A new study from Taiwan found that performing CT lung cancer screening on mostly low-risk women who didn't smoke leads to "considerable" lung cancer overdiagnosis. The results were published January 18 in JAMA Internal Medicine.
The researchers examined the results of a low-dose CT lung screening program that included 12 million women, many of whom were at low risk of lung cancer. They found that while there was a sixfold increase in the number of early-stage cancers that were detected, there was no concomitant decline in late-stage cancers. This indicated that the program was probably detecting many cancers that never would have presented a health problem.
"Until randomized trials demonstrate value to lower-risk groups, our findings suggest that low-dose CT screening should be offered only to heavy smokers, and only following a balanced presentation of benefits and harms," wrote a team led by Wayne Gao, PhD, from Taipei Medical University in Taiwan
While CT lung cancer screening is recommended for high-risk individuals in the U.S. and other countries, opportunistic screening has become popular in Asian countries such as China, Japan, South Korea, and Taiwan. In Taiwan, smoking is not a common habit among women, with a prevalence of less than 5% since 1980.
The study authors said young women are often featured in "dramatic" promotional materials for low-dose CT lung screening programs. While Taiwanese hospitals and physicians cannot directly advertise medical services to patients, researchers said such screening has been promoted in the media and on hospital websites.
Therefore, Gao et al wanted to look at the link between opportunistic lung screening and the unintended consequence of overdiagnosis.
Out of the 12 million women screened between 2004 and 2018, 57,898 women were diagnosed with lung cancer. Rates of early-stage lung cancer increased from 2.3 cases to 14.4 cases per 100,000 from 2004 to 2018.
However, the researchers also found no significant changes in incidence of late-stage lung cancer, which increased from 18.7 to 19.3 per 100,000 after low-dose CT was introduced.
"Because the additional 12.1 per 100,000 early-stage cancers were not accompanied by a concomitant decline in late-stage cancers, virtually all the additional cancers detected represent overdiagnosis," they added.
The team also found that the five-year lung cancer survival rate more than doubled from 2004 to 2013 despite stable mortality, with a reported increase from 18% to 40%. Gao and colleagues said this is "arguably" the highest lung cancer survival rate in the world.
The researchers called for Taiwan's National Health Insurance (NHI) to continue not providing reimbursement for population-wide low-dose CT lung cancer screening.
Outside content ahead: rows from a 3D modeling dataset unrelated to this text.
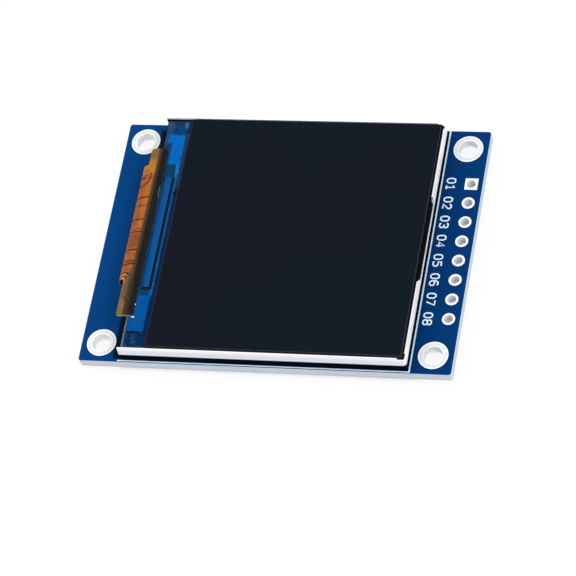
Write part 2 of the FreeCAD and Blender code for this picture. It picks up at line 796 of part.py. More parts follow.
def make_display_flex():
    """Flexible circuit: wide where it is bonded, narrower round the bend and under the display."""
    body = new_body("display_flex", place_y=display_place)
    gauge = size("flex_gauge")
    low = board_top + size("land_height")
    high = ledge_top + gauge
    middle = (low + high) / 2
    tail_end = bend_place + size("flex_tail_length")
    half_height = (high - low) / 2
    end_radius = (half_height * 3 - size("flex_bulge")) / 2
    side_radius = half_height * 5 - end_radius * 4
    end_place = bend_place - (side_radius - end_radius) * ARC_RUN

    def bend_points(reach):
        """Where the bend's arcs meet, for the outside or the inside of the film."""
        run = bend_place - (side_radius - reach) * ARC_RUN
        rise = (side_radius - reach) * ARC_RISE - side_radius + half_height
        return (run, middle + rise), (run, middle - rise)

    outer_high, outer_low = bend_points(0)
    inner_high, inner_low = bend_points(gauge)
    profile = new_sketch(body, "flex_profile", "XZ_Plane")
    draw_outline(profile, [
        (bond_right, high), (bend_place, high), outer_high, outer_low, (bend_place, low), (tail_end, low),
        (tail_end, low + gauge), (bend_place, low + gauge), inner_low, inner_high,
        (bend_place, high - gauge), (bond_right, high - gauge),
    ], bends={
        1: (bend_place, high - side_radius, 1), 2: (end_place, middle, 1),
        3: (bend_place, low + side_radius, 1), 7: (bend_place, low + side_radius, -1),
        8: (end_place, middle, -1), 9: (bend_place, high - side_radius, -1),
    })
    add_pad(body, profile, size("flex_wide") + size("flex_wide_shift") * 2, both_ways=True)

    wide_low = size("flex_wide_shift") - size("flex_wide") / 2
    wide_high = size("flex_wide_shift") + size("flex_wide") / 2
    tail_low = size("flex_tail_shift") - size("flex_tail") / 2
    tail_high = size("flex_tail_shift") + size("flex_tail") / 2
    beyond = size("flex_wide")
    trims = new_sketch(body, "flex_trims", "YZ_Plane")
    draw_outline(trims, [
        (tail_high, low - OVERRUN), (beyond, low - OVERRUN), (beyond, high + OVERRUN),
        (wide_high, high + OVERRUN), (wide_high, middle), (tail_high, middle),
    ])
    draw_outline(trims, [
        (tail_low, low - OVERRUN), (tail_low, middle), (wide_low, middle), (wide_low, high + OVERRUN),
        (-beyond, high + OVERRUN), (-beyond, low - OVERRUN),
    ])
    add_pocket(body, trims, board_half_long * 2, both_ways=True)

    shoulders = new_sketch(body, "flex_shoulders", lift=middle)
    shoulder = bend_place - size("flex_shoulder")
    outside = bend_place - (high - low)
    corner = size("flex_corner")
    for tail, wide, side in ((tail_high, wide_high, 1), (tail_low, wide_low, -1)):
        rounding = wide - corner * side
        draw_outline(shoulders, [
            (outside, tail), (shoulder, tail), (shoulder, rounding),
            (shoulder + corner, wide), (shoulder + corner, beyond * side), (outside, beyond * side),
        ], bends={2: (shoulder + corner, rounding, -side)})
    trimmed = add_pocket(body, shoulders, upward=True)

    def bonded_corner(start, end, edge):
        at_side = min(abs(start.y - wide_low.value), abs(start.y - wide_high.value)) < 1e-6
        return upright(start, end, edge) and at_side and abs(start.x - bond_right.value) < 1e-6

    add_fillet(body, trimmed, edges_that(trimmed.Shape, bonded_corner), corner)
    return body


# Parts on the back of the board

def back_turn(angle):
    """Rotation that hangs a part under the board, turned about its own axis."""
    return Rotation(Vector(1, 0, 0), 180).multiply(Rotation(Vector(0, 0, 1), angle))


def make_package(name, place_x, place_y, angle):
    """Three-lead moulded package with drafted sides and gull-wing leads."""
    turn = back_turn(angle)
    case = new_body(name, place_x, place_y, 0, turn)
    half_long = size("package_length") / 2
    half_wide = size("package_width") / 2
    parting = size("land_height") + size("lead_height") + size("lead_gauge") / 2
    top = size("land_height") + size("package_standoff") + size("package_height")
    outline = new_sketch(case, f"{name}_outline", lift=parting)
    draw_rectangle(outline, -half_long, half_long, -half_wide, half_wide)
    add_pad(case, outline, top - parting, draft=size("package_draft"))
    lower = new_sketch(case, f"{name}_lower", lift=parting)
    draw_rectangle(lower, -half_long, half_long, -half_wide, half_wide)
    bottom = size("land_height") + size("package_standoff")
    add_pad(case, lower, parting - bottom, downward=True, draft=size("package_draft"))

    leads = new_body(f"{name}_leads", place_x, place_y, 0, turn)
    leads.AllowCompound = True
    low = size("land_height")
    gauge = size("lead_gauge")
    reach = size("lead_span") / 2
    knee = reach - size("lead_foot")
    high = low + size("lead_height")
    shapes = ((1, 0, "single"), (-1, -1, "first"), (-1, 1, "second"))
    for side, step, word in shapes:
        lead = new_sketch(leads, f"{name}_{word}_lead", "YZ_Plane", lift=size("lead_pitch") * step)
        draw_outline(lead, [
            (half_wide * side, high), ((knee - gauge) * side, high),
            ((knee - gauge) * side, low), (reach * side, low),
            (reach * side, low + gauge), (knee * side, low + gauge),
            (knee * side, high + gauge), (half_wide * side, high + gauge),
        ])
        add_pad(leads, lead, size("lead_width"), both_ways=True)


def make_passive(name, place_x, place_y, angle, height):
    """Ceramic block with a plated cap on each end."""
    turn = back_turn(angle)
    low = size("land_height")
    wall = size("passive_end_wall")
    half_long = size("passive_length") / 2
    half_wide = size("passive_width") / 2
    block = new_body(name, place_x, place_y, 0, turn)
    outline = new_sketch(block, f"{name}_outline", lift=low + wall)
    draw_rectangle(outline, -half_long + wall, half_long - wall, -half_wide + wall, half_wide - wall)
    add_pad(block, outline, height - wall * 2)

    caps = new_body(f"{name}_ends", place_x, place_y, 0, turn)
    caps.AllowCompound = True
    outline = new_sketch(caps, f"{name}_cap", lift=low)
    end = half_long - size("passive_end")
    draw_rectangle(outline, -half_long, -end, -half_wide, half_wide)
    draw_rectangle(outline, end, half_long, -half_wide, half_wide)
    feature = add_pad(caps, outline, height)
    add_chamfer(caps, feature, edges_that(feature.Shape, upright), size("passive_edge"))
    core = new_sketch(caps, f"{name}_core", lift=low + wall)
    draw_rectangle(core, -half_long + wall, half_long - wall, -half_wide + wall, half_wide - wall)
    add_pocket(caps, core, height - wall * 2, upward=True)


def make_back_lands():
    """Solder lands under every lead and cap on the back of the board."""
    pairs = []
    foot = size("lead_span") / 2
    for name, place_x, place_y, angle in PACKAGES:
        half = size("lead_width") / 2 + size("plating")
        inner = foot - size("lead_foot") - size("lead_gauge")
        outer = foot + size("land_overhang")
        for side, step in ((1, 0), (-1, -1), (-1, 1)):
            middle = size("lead_pitch") * step
            low, high = (inner, outer) if side > 0 else (-outer, -inner)
            pairs.append((place_x, place_y, angle, middle - half, middle + half, low, high))
    inner = size("passive_length") / 2 - size("passive_end")
    outer = size("passive_length") / 2 + size("land_overhang")
    half = size("passive_width") / 2 + size("plating")
    for name, place_x, place_y, angle in CAPACITORS + RESISTORS:
        for low, high in ((inner, outer), (-outer, -inner)):
            pairs.append((place_x, place_y, angle, low, high, -half, half))

    body = new_body("back_lands")
    body.AllowCompound = True
    outline = new_sketch(body, "back_land_outline")
    for place_x, place_y, angle, left, right, low, high in pairs:
        if angle:
            left, right, low, high = -high, -low, left, right
            draw_rectangle(outline, place_x + left, place_x + right, place_y - high, place_y - low)
        else:
            draw_rectangle(outline, place_x + left, place_x + right, place_y + low, place_y + high)
    add_pad(body, outline, size("land_height"), downward=True)
    return body


def make_back_parts():
    """Regulator, transistor, capacitors and resistors under the board."""
    make_back_lands()
    for name, place_x, place_y, angle in PACKAGES:
        make_package(name, place_x, place_y, angle)
    for name, place_x, place_y, angle in CAPACITORS:
        make_passive(name, place_x, place_y, angle, size("capacitor_height"))
    for name, place_x, place_y, angle in RESISTORS:
        make_passive(name, place_x, place_y, angle, size("resistor_height"))


def check_objects():
    """Stop if any feature failed or any sub-part is empty or broken."""
    doc.recompute()
    for thing in doc.Objects:
        if "Invalid" in thing.State or "Error" in thing.State:
            raise ValueError(f"{thing.Label} failed: {thing.State}")
    bodies = [thing for thing in doc.Objects if thing.isDerivedFrom("PartDesign::Body")]
    for body in bodies:
        if body.Shape.isNull() or not body.Shape.isValid() or not body.Shape.Solids:
            raise ValueError(f"{body.Label} has no sound solid")
    return bodies


def main():
    make_board()
    for number, (place_x, place_y) in enumerate(mounting_places(), start=1):
        make_plated_hole(f"mounting_ring_{number}", place_x, place_y,
                         size("mounting_bore"), size("mounting_land"))
    make_header_places()
    make_flex_lands()
    make_foam()
    make_tray()
    make_frame()
    make_backlight_layers()
    make_rim_tape()
    make_light_source()
    make_glass_cell()
    make_driver_chip()
    make_ledge_coating()
    make_display_flex()
    make_back_parts()

    bodies = check_objects()
    os.makedirs("parts", exist_ok=True)
    for body in bodies:
        body.Shape.exportStep(f"parts/{body.Label}.step")
        print(f"{body.Label}: {len(body.Shape.Solids)} solids, {body.Shape.Volume:.3f} mm3")


main()
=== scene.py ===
import json
import math

import bmesh
import bpy
from mathutils import Matrix, Vector


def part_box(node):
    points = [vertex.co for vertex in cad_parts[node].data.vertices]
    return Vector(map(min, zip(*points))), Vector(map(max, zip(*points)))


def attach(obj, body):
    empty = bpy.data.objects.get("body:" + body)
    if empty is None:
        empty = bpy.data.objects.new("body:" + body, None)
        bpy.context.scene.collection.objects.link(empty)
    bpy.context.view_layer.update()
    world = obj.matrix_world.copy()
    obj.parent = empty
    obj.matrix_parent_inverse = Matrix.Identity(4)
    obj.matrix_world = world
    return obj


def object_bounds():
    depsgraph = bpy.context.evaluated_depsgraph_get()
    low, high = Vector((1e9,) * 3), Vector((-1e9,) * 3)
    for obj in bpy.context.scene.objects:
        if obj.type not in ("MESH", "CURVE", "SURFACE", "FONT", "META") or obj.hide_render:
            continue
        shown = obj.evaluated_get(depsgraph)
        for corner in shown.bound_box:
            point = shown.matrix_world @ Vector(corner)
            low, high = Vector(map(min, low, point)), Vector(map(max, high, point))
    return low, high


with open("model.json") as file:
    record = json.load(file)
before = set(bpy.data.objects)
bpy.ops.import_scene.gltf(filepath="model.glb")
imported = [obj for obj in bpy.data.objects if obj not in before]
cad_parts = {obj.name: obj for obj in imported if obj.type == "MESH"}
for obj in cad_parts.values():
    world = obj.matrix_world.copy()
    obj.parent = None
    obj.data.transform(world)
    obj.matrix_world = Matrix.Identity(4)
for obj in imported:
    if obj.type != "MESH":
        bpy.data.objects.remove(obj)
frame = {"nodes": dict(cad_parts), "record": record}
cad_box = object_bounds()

# Looks of a small display module. The frame's sizes are metres, this script's are millimetres.
MM = 0.001


def corners(node):
    """Lowest and highest corner of a CAD node, in millimetres."""
    low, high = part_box(node)
    return Vector(low) / MM, Vector(high) / MM


BOARD_LOW, BOARD_HIGH = corners("board")
SCREEN_LOW, SCREEN_HIGH = corners("front_polarizer")
TRAY_LOW, TRAY_HIGH = corners("backlight_tray")
FLEX_LOW, FLEX_HIGH = corners("display_flex")
CHIP_LOW, CHIP_HIGH = corners("driver_chip")
RING_LOW, RING_HIGH = corners("mounting_ring_1")
PIN_LOW, PIN_HIGH = corners("header_pad_2")
BOARD_TOP = BOARD_HIGH.z
COATING_TOP = corners("ledge_coating")[1].z
BACK_LAND_LOW = corners("back_lands")[0].z

# Mounting holes: half their spacings, and the radii of their plating and bore
MOUNT = next(mount for mount in frame["record"]["mounts"] if mount["name"] == "mounting_holes")
MOUNT_X = MOUNT["dims"]["spacing_x_mm"] / 2
MOUNT_Y = MOUNT["dims"]["spacing_y_mm"] / 2
MOUNT_LAND = (RING_HIGH.x - RING_LOW.x) / 2
MOUNT_BORE = 1.1

# Header holes: their row, the first one's place and the radii of their plating and bore
PIN_COUNT = 8
PIN_PITCH = 2.54
PIN_ROW_X = (PIN_LOW.x + PIN_HIGH.x) / 2
PIN_ROW_REACH = PIN_PITCH * PIN_COUNT / 2
FIRST_PIN_Y = PIN_PITCH * (PIN_COUNT - 1) / 2
PIN_LAND = (PIN_HIGH.x - PIN_LOW.x) / 2
PIN_BORE = 0.5

# Where the flexible circuit starts to bend down, and the slant of that line
CREST_X = -16.75
CREST_SLANT = 0.0107


def srgb(red, green, blue):
    """A colour written as 0 to 255, as the shader takes it."""
    def linear(level):
        level /= 255
        return level / 12.92 if level <= 0.04045 else ((level + 0.055) / 1.055) ** 2.4
    return (linear(red), linear(green), linear(blue), 1.0)


# Procedural materials

class Nodes:
    """A shader's node tree that is put together one step at a time."""

    def __init__(self, tree):
        self.tree = tree

    def node(self, kind, **settings):
        """A new node of a kind, with its settings."""
        made = self.tree.nodes.new(kind)
        for key, value in settings.items():
            setattr(made, key, value)
        return made

    def feed(self, socket, value):
        """Link a socket, or set it to a plain value."""
        if isinstance(value, bpy.types.NodeSocket):
            self.tree.links.new(value, socket)
        else:
            socket.default_value = value

    def calc(self, operation, first, second=0.0):
        """The result of a sum, a product or another operation."""
        made = self.node("ShaderNodeMath", operation=operation)
        self.feed(made.inputs[0], first)
        self.feed(made.inputs[1], second)
        return made.outputs[0]

    def times(self, first, *others):
        """The product of masks and plain numbers."""
        product = first
        for other in others:
            product = self.calc("MULTIPLY", product, other)
        return product

    def any_of(self, masks):
        """The highest of several masks."""
        highest = masks[0]
        for mask in masks[1:]:
            highest = self.calc("MAXIMUM", highest, mask)
        return highest

    def step(self, value, low, high, start=0.0, end=1.0):
        """A smooth step from one level to another."""
        made = self.node("ShaderNodeMapRange", interpolation_type="SMOOTHSTEP")
        self.feed(made.inputs["Value"], value)
        made.inputs["From Min"].default_value = low
        made.inputs["From Max"].default_value = high
        made.inputs["To Min"].default_value = start
        made.inputs["To Max"].default_value = end
        return made.outputs[0]

    def seen_by(self, *rays):
        """1 for rays of the named kinds, 0 for all others."""
        path = self.node("ShaderNodeLightPath")
        return self.any_of([path.outputs[f"Is {ray} Ray"] for ray in rays])


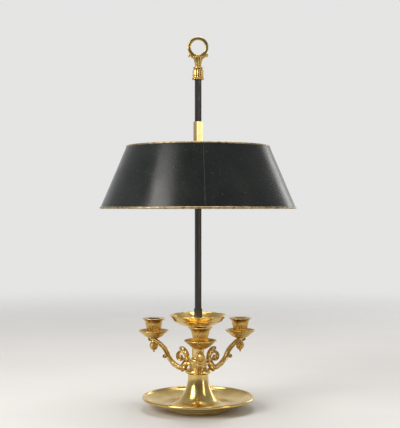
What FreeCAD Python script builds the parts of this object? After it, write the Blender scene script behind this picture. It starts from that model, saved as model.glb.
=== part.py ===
import FreeCAD, Part
import math
import os
import Sketcher

# Bouillotte lamp: a three-light gilt bronze candelabrum with a sheet metal shade that slides on a
# square rod. Millimetres and degrees, +Z up, origin on the table under the rod, the front towards -Y.

Vector = FreeCAD.Vector

# Driving sizes. Each can be changed by itself.
SIZES = (
    # Dish and foot ring
    ("foot_radius", 58.0, "foot ring, outside"),
    ("foot_width", 5.0, "foot ring, across its face"),
    ("foot_height", 5.5, "table to the underside of the dish"),
    ("dish_radius", 98.0, "dish, over its lip"),
    ("dish_wall", 3.0, "dish, thickness of metal"),
    ("dish_rise", 14.2, "underside of the dish to the middle of its lip"),
    ("dish_curve", 75.0, "radius of the dish's curve, underside"),
    ("lip_radius", 2.4, "half-round lip of the dish"),
    # Trumpet foot
    ("trumpet_height", 52.3, "floor of the dish to the collar"),
    ("trumpet_neck_radius", 17.7, "trumpet under the collar"),
    ("trumpet_waist_radius", 29.9, "trumpet where its two curves meet"),
    ("trumpet_waist_height", 11.5, "that place above the floor of the dish"),
    ("trumpet_edge_radius", 50.0, "edge that stands on the dish"),
    ("trumpet_edge", 0.8, "thickness at that edge"),
    ("trumpet_long_curve", 65.3, "radius of the upper curve"),
    ("trumpet_short_curve", 26.7, "radius of the curve that runs out into the dish"),
    ("trumpet_wall", 3.0, "trumpet, thickness of metal"),
    # Collar, drum and neck
    ("collar_radius", 22.8, "collar, outside"),
    ("collar_height", 8.4, "collar, twice its round"),
    ("drum_radius", 15.5, "drum, over its end fillets"),
    ("drum_height", 14.8, "drum, end to end"),
    ("drum_waist", 1.1, "depth of the drum's sunk middle"),
    ("drum_core", 10.2, "cored hexagon inside the drum, centre to flat"),
    ("drum_floor", 2.4, "floor of the drum"),
    ("socket_height", 7.8, "arm socket above the drum's foot"),
    ("socket_depth", 1.5, "arm socket, below the drum's waist"),
    ("neck_height", 57.0, "neck, drum to tray"),
    ("neck_bead_radius", 17.6, "bead at the foot of the neck"),
    ("neck_bead_height", 3.0, "that bead, end to end"),
    ("neck_radius", 10.7, "neck above its bead"),
    ("neck_straight", 22.0, "foot of the neck to the start of its taper"),
    ("neck_top_radius", 7.2, "neck under the tray"),
    ("spigot_depth", 2.0, "spigot of the neck inside the drum"),
    # Drip tray on the rod
    ("tray_radius", 50.0, "tray, over its rim"),
    ("tray_bowl_radius", 41.5, "tray where the bowl turns into the flared band"),
    ("tray_bowl_height", 11.8, "that turn above the tray's foot"),
    ("tray_band_height", 11.0, "flared band"),
    ("tray_curve", 49.0, "radius of the bowl"),
    ("tray_wall", 1.8, "tray, thickness of metal"),
    # Rod
    ("rod_size", 9.0, "square rod, across flats"),
    ("rod_turn", -61.0, "direction that the rod's broad face looks in"),
    ("rod_length", 434.1, "square part of the rod"),
    ("tie_radius", 3.0, "round tie that the rod ends in"),
    ("tie_clearance", 0.2, "round the tie in the pieces that it clamps"),
    ("fit", 0.05, "close fit, each side"),
    ("ferrule_size", 12.6, "square ferrule at the foot of the rod"),
    ("ferrule_height", 30.2, "ferrule, end to end"),
    ("washer_radius", 9.0, "washer under the dish"),
    ("washer_thickness", 1.2, "that washer"),
    ("nut_size", 10.0, "nut, across flats"),
    ("nut_height", 3.0, "nut, end to end"),
    ("tie_end", 0.4, "tie beyond its nut"),
    # Finial and ring handle
    ("petal_radius", 9.75, "petal cup, over its petals"),
    ("petal_lip_radius", 10.75, "rolled lip of the petal cup"),
    ("petal_height", 19.5, "petal cup, end to end"),
    ("petal_recess", 4.0, "the rod's end inside the petal cup"),
    ("petal_count", 8.0, "petals round the cup"),
    ("petal_flute", 1.3, "radius of the flutes between the petals"),
    ("tenon_length", 9.5, "round tenon on top of the rod"),
    ("stud_length", 5.0, "stud of the ring handle in the petal cup"),
    ("finial_bead_radius", 8.6, "bead under the ring handle"),
    ("finial_bead_height", 3.3, "that bead, end to end"),
    ("finial_neck_radius", 5.2, "neck between that bead and the leaves"),
    ("calyx_height", 22.3, "petal cup to the top of the leaves"),
    ("calyx_radius", 10.6, "leaves at their top"),
    ("leaf_thickness", 5.0, "side leaves of the handle, front to back"),
    ("leaf_reach", 16.8, "side leaves, rod's axis to their tips"),
    ("ring_radius", 15.5, "ring handle, centre to the middle of its band"),
    ("ring_band", 5.8, "ring handle, across its band"),
    ("ring_thickness", 5.0, "ring handle, front to back"),
    ("ring_rise", 37.5, "petal cup to the centre of the ring"),
    # Arms
    ("arm_turn", -87.5, "direction of the front arm"),
    ("arm_reach", 89.7, "rod's axis to a candle's axis"),
    ("arm_rise", 28.8, "eye of the scroll to the top of the arm"),
    ("eye_offset", 16.2, "neck's bead to the eye of the scroll"),
    ("eye_rise", 3.7, "top of the drum to the eye of the scroll"),
    ("eye_radius", 3.6, "seed in the eye of the scroll"),
    ("scroll_radius", 11.6, "eye to the middle of the stem where the scroll starts"),
    ("scroll_end", 3.4, "eye to the middle of the stem where the scroll ends"),
    ("stem_depth", 8.4, "stem, measured in the plane of the arm"),
    ("stem_width", 8.4, "stem, side to side"),
    ("sheath_thickness", 2.6, "acanthus leaf under the stem"),
    ("sheath_width", 11.5, "that leaf, side to side"),
    ("curl_radius", 3.3, "rolled tips of the leaves"),
    ("back_leaf_gap", 0.35, "neck's bead to the leaf behind the scroll"),
    ("boss_radius", 4.4, "round boss that seats in the drum"),
    ("end_boss_radius", 5.2, "round boss under the pan"),
    ("end_boss_height", 6.4, "that boss, end to end"),
    ("screw_radius", 1.45, "screws from inside the drum"),
    ("screw_grip", 6.0, "those screws inside the arm"),
    ("screw_head_radius", 2.6, "heads of those screws"),
    ("screw_head", 1.9, "those heads, thickness"),
    # Pans, candle cups and pendants
    ("pan_radius", 27.0, "wax pan, over its rim"),
    ("pan_height", 15.2, "wax pan, foot to rim"),
    ("pan_wall", 1.5, "wax pan, thickness of metal"),
    ("pan_foot_radius", 5.0, "wax pan, flat foot"),
    ("pan_floor", 3.0, "wax pan, metal under the candle cup"),
    ("cup_height", 33.9, "candle cup, end to end"),
    ("cup_foot_radius", 9.0, "candle cup, foot"),
    ("cup_waist_radius", 12.5, "candle cup where its flutes start"),
    ("cup_body_radius", 14.2, "candle cup, top of its body"),
    ("cup_lip_radius", 20.2, "candle cup, over its lip"),
    ("bore_radius", 11.0, "candle bore"),
    ("bore_depth", 20.0, "candle bore"),
    ("flute_count", 12.0, "flutes round a candle cup"),
    ("flute_radius", 1.5, "those flutes"),
    ("bud_radius", 8.2, "pendant bud"),
    ("bud_height", 18.0, "pendant bud, end to end"),
    ("bud_tip_radius", 1.7, "bead at the tip of the bud"),
    ("stud_radius", 2.0, "stud through cup, pan, arm and bud"),
    ("stud_in_bud", 8.0, "that stud inside the bud"),
    ("stud_in_cup", 7.5, "that stud inside the cup"),
    # Shade
    ("shade_rest", 350.9, "table to the middle of the shade's lower bead"),
    ("shade_height", 106.1, "shade, bead to bead"),
    ("shade_bottom_radius", 169.6, "shade at its lower bead, middle of the sheet"),
    ("shade_top_radius", 124.5, "shade at its upper bead, middle of the sheet"),
    ("shade_sheet", 1.1, "sheet of the shade, measured level"),
    ("bottom_bead", 1.9, "radius of the lower bead"),
    ("top_bead", 1.5, "radius of the upper bead"),
    ("seam_angle", 4.0, "lap seam, round the shade"),
    ("seam_step", 0.6, "lap seam, proud of the sheet"),
    ("seam_turn", -86.2, "direction of the lap seam"),
    # Spider, sleeve and thumb screw
    ("slide_clearance", 0.1, "sleeve round the rod, each side"),
    ("sleeve_wall", 1.4, "sleeve, thickness of metal"),
    ("sleeve_length", 73.6, "sleeve, end to end"),
    ("sleeve_drop", 22.0, "foot of the sleeve under the spider's straps"),
    ("strap_drop", 7.0, "top bead to the top of the straps"),
    ("strap_width", 8.0, "spider's straps"),
    ("strap_thickness", 2.0, "spider's straps"),
    ("strap_foot", 14.0, "foot of a strap down the sheet"),
    ("strap_count", 3.0, "spider's straps"),
    ("strap_root", 3.0, "start of a strap inside the hub, out from the sleeve"),
    ("hub_size", 19.0, "spider's hub, across flats"),
    ("hub_height", 10.0, "spider's hub, end to end"),
    ("screw_drop", 14.0, "thumb screw under the top of the straps"),
    ("nose_radius", 4.6, "threaded nose of the sleeve"),
    ("nose_length", 4.5, "that nose"),
    ("thumb_radius", 2.0, "thumb screw"),
    ("thumb_length", 16.0, "thumb screw, pad to wing"),
    ("wing_radius", 5.2, "each lobe of the wing"),
    ("wing_spread", 5.6, "screw's axis to the middle of a lobe"),
    ("wing_thickness", 3.0, "wing"),
    ("wing_collar_radius", 3.6, "collar under the wing"),
    ("pad_thickness", 1.2, "pad between screw and rod"),
)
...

However, the authors acknowledge that their results show the financial incentives of opportunistic screening.
"Screening can be offered at reduced cost, even free, and generate downstream procedures that are reimbursed by the NHI," they said.
The study illustrates the challenges of designing a CT lung screening program that detects cancer in those most likely to be at risk, while keeping costs and rates of overdiagnosis manageable. In the U.S., lung screening guidelines were loosened in 2021 to encompass more at-risk individuals, but even the new guidelines still require individuals to have a 20 pack-year history of smoking.
Gao and colleagues cautioned that countries may face pressure to further expand lung screening to lower-risk groups, since the proportion of lung cancers in nonsmokers will rise as smoking declines. They also said that although screening is heralded for leading to increased survival, such statistics are biased by overdiagnosis.
"Sadly, judgments about the efficacy of screening based solely on detection and survival rates are a recipe for overdiagnosis," they wrote.
Dr. Ella Kazerooni from the University of Michigan told AuntMinnie.com that the study’s results would not be applicable to U.S. citizens because the individuals would not qualify for screening based on U.S. Preventive Services Task Force criteria and risk factors.
"Just because you can screen for lung cancer with a test that is safe and easy to perform doesn’t mean you should offer it without attention to a favorable balance of benefit versus harm," said Kazerooni, who is also chair of the American Cancer Society's National Lung Cancer Roundtable.